Le Maroc ouvre ses portes maritimes aux pays du Sahel: un nouveau corridor de transit pour renforcer le commerce international de l’AES

Dans une manœuvre stratégique susceptible de redessiner la carte économique de l’Afrique de l’Ouest, le Maroc a proposé au Burkina Faso, au Mali et au Niger un accès privilégié à ses ports pour soutenir leur commerce international. Cette initiative a été annoncée à Rabat lors d’une rencontre entre le roi Mohammed VI et les ministres des Affaires étrangères des pays membres de l’Alliance des États du Sahel (AES). Pour ces trois nations enclavées, confrontées à une forme d’isolement économique depuis la rupture de leurs relations avec les partenaires traditionnels de la CEDEAO, cette proposition pourrait représenter une véritable bouée de sauvetage.

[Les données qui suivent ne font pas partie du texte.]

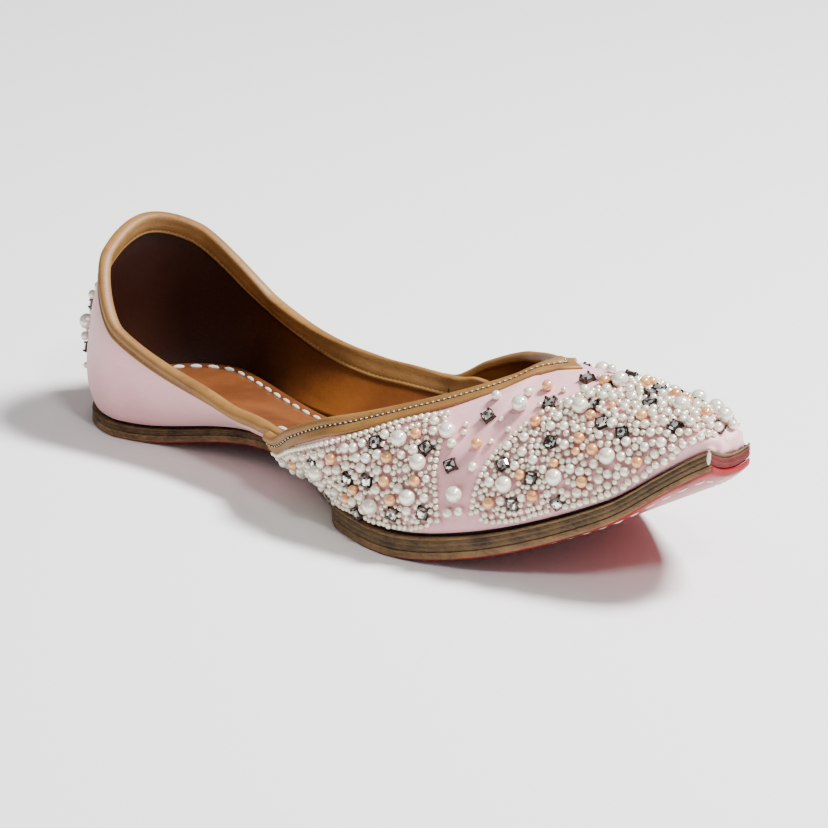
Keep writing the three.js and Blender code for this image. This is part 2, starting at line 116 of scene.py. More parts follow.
class Finish:
    """A material with its shader, whose unvarying values are set on the shader's own sockets."""

    def __init__(self, name, **constants):
        self.material = bpy.data.materials.new(name)
        self.material.use_nodes = True
        self.tree = self.material.node_tree
        self.shader = self.tree.nodes["Principled BSDF"]
        for key, value in constants.items():
            self.shader.inputs[key.replace("_", " ").title().replace("Ior", "IOR")].default_value = value

    def node(self, kind, settings=None, sockets=None, output=0):
        """A node of any type: its settings first, then the values or links of its sockets."""
        made = self.tree.nodes.new("ShaderNode" + kind)
        for key, value in (settings or {}).items():
            if key == "stops":
                ramp = made.color_ramp.elements
                while len(ramp) < len(value):
                    ramp.new(1.0)
                for stop, (place, colour) in zip(ramp, value):
                    stop.position = place
                    stop.color = colour
            else:
                setattr(made, key, value)
        for key, value in (sockets or {}).items():
            if isinstance(key, int):
                socket = made.inputs[key]
            else:
                socket = next(s for s in made.inputs if s.name == key and s.enabled)
            if isinstance(value, Signal):
                self.tree.links.new(value.socket, socket)
            else:
                socket.default_value = value
        if isinstance(output, int):
            shown = [s for s in made.outputs if s.enabled]
            return Signal(self, shown[output])
        return Signal(self, made.outputs[output])

    def place(self):
        """Where a point of the surface is, in metres."""
        return self.node("TexCoord", output="Object")

    def noise(self, scale, detail=2.0, roughness=0.5, vector=None):
        sockets = {"Scale": scale, "Detail": detail, "Roughness": roughness}
        sockets["Vector"] = self.place() if vector is None else vector
        return self.node("TexNoise", {"noise_dimensions": "3D"}, sockets)

    def mix(self, factor, a, b):
        return self.node("Mix", {"data_type": "RGBA"}, {"Factor": factor, "A": a, "B": b})

    def feed(self, **links):
        for key, signal in links.items():
            self.tree.links.new(signal.socket, self.shader.inputs[key.replace("_", " ").title()])

    def bump(self, height, distance, strength=1.0):
        self.feed(normal=self.node("Bump", None, {
            "Height": height, "Distance": distance, "Strength": strength,
        }))


def rgb(red, green, blue):
    """A colour as seen on a screen, 0 to 255, in the linear values that a shader takes."""
    shares = [value / 255 for value in (red, green, blue)]
    return (*[s / 12.92 if s < 0.04045 else ((s + 0.055) / 1.055) ** 2.4 for s in shares], 1.0)


FLOOR_SIDE = 12.0
floor_mesh = bpy.data.meshes.new("floor")
half_floor = FLOOR_SIDE / 2
floor_mesh.from_pydata(
    [(-half_floor, -half_floor, 0), (half_floor, -half_floor, 0), (half_floor, half_floor, 0),
     (-half_floor, half_floor, 0)], [], [(0, 1, 2, 3)])
floor = bpy.data.objects.new("floor", floor_mesh)
bpy.context.scene.collection.objects.link(floor)
paper = Finish("floor_paper", roughness=0.9)
paper.feed(base_color=paper.mix(paper.noise(3.0), rgb(246, 245, 243), rgb(250, 249, 247)))
floor_mesh.materials.append(paper.material)

world = bpy.data.worlds.new("studio")
world.use_nodes = True
world.node_tree.nodes["Background"].inputs["Color"].default_value = rgb(250, 250, 252)
world.node_tree.nodes["Background"].inputs["Strength"].default_value = 0.32
bpy.context.scene.world = world

# side: to the right of the view, near: towards the camera, and up, in metres from the shoe's middle
LIGHTS = [
    {"name": "key", "side": 0.75, "near": -0.05, "up": 1.25, "size": 0.34, "power": 66.0},
    {"name": "fill", "side": -0.7, "near": 1.2, "up": 0.8, "size": 1.2, "power": 1.5},
    {"name": "front", "side": 0.4, "near": 1.05, "up": 1.25, "size": 0.22, "power": 10.0},
]
aim = Vector(to_row(CAMERA_AIM))
level_ahead = Vector((ahead.x, ahead.y, 0)).normalized()
for row in LIGHTS:
    lamp_data = bpy.data.lights.new(row["name"], "AREA")
    lamp_data.size = row["size"]
    lamp_data.energy = row["power"]
    lamp = bpy.data.objects.new(row["name"], lamp_data)
    bpy.context.scene.collection.objects.link(lamp)
    lamp.location = aim + right * row["side"] - level_ahead * row["near"] + Vector((0, 0, row["up"]))
    lamp.rotation_mode = "QUATERNION"
    lamp.rotation_quaternion = (aim - lamp.location).to_track_quat("-Z", "Y")

# --- Outsole ---
# One layer of sole leather, cut to the whole outline, with a squared toe that turns up. Its underside
# is glazed deep red, and so is its cut edge across the toe; elsewhere the edge is left brown.

LENGTH = 247.0
HALF_BALL = 47.0
# Length of the heel's round end, way round it from the back, and half of the straight edge behind
HEEL_ROUND, HEEL_RUN, HEEL_CHORD = 27.0, 42.0, 4.0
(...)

L’accord prévoit la création d’un corridor spécial de transport d’environ 2 000 kilomètres, reliant les pays de l’AES aux ports marocains de Tanger Med et de Casablanca. Selon l’Institut d’études africaines de l’Université Mohammed V, la mise en œuvre du projet nécessitera des investissements compris entre 1,2 et 1,5 milliard de dollars, incluant la modernisation des infrastructures ferroviaires au Maroc ainsi que la construction de centres logistiques dans chaque pays participant.

Pour les États de l’AES, qui ont perdu l’accès aux ports traditionnels de Côte d’Ivoire et du Sénégal à la suite de la crise politique au sein de la CEDEAO, et qui entretiennent des relations tendues avec l’Algérie, cette initiative pourrait accroître leur volume de commerce extérieur de 30 à 35 %. Le Niger, en particulier, en ressent une urgence critique – son exportation d’uranium — représentant 72 % de ses recettes extérieures — a chuté de 40 % en 2023 en raison des contraintes logistiques. Grâce au transit par le Maroc, le coût du transport par tonne de marchandises pourrait diminuer de 15 à 20 % pour le Mali, le Burkina Faso et le Niger, redonnant ainsi un souffle nouveau à leurs économies.

Le Maroc propose en outre des conditions préférentielles: des frais portuaires réduits de 15 % par rapport aux tarifs habituels et un temps de traitement des cargaisons limité à 48 heures. En contrepartie, Rabat espère consolider sa position de hub logistique régional et accéder aux marchés du Sahel, qui comptent quelque 60 millions d’habitants. L’exportation accrue de phosphates — ressource dont le Maroc détient 70 % des réserves mondiales — vers les zones agricoles de l’AES représente un intérêt tout particulier. Le projet permettrait également de créer de nouveaux emplois et d’accroître les recettes fiscales et commerciales du royaume.

Cependant, d’importants défis restent à relever, en particulier sur le plan sécuritaire. La région est confrontée à de nombreuses menaces terroristes et à l’activité croissante de groupes extrémistes, ce qui exigera des efforts considérables pour sécuriser le corridor. Par ailleurs, l’infrastructure routière et ferroviaire actuelle des pays de l’AES nécessite une profonde modernisation: seulement 12 % des routes répondent aux normes internationales. Un vaste chantier d’amélioration attend donc les autorités locales.

À travers ce projet ambitieux, le Maroc pourrait considérablement renforcer son influence dans le Sahel, alors que la présence de la France y est en net recul. En cas de succès, ce corridor pourrait redessiner l’équilibre des forces en Afrique de l’Ouest, en formant un nouvel axe de coopération économique auquel pourraient se joindre des partenaires favorables aux pays de l’AES, tels que la Chine et la Russie.

Le potentiel économique du projet impressionne: pleinement opérationnel, le corridor pourrait traiter jusqu’à 5 millions de tonnes de marchandises par an, incluant 1,2 million de tonnes de produits agricoles en provenance du Mali et 800 000 tonnes d’uranium nigérien. Ce développement devrait générer environ 25 000 emplois dans le secteur logistique et rapporter entre 300 et 400 millions de dollars de revenus annuels supplémentaires au Maroc. Pour les pays de l’AES, ce nouveau corridor représente une opportunité historique de sortir de l’isolement commercial et de relancer leur croissance économique.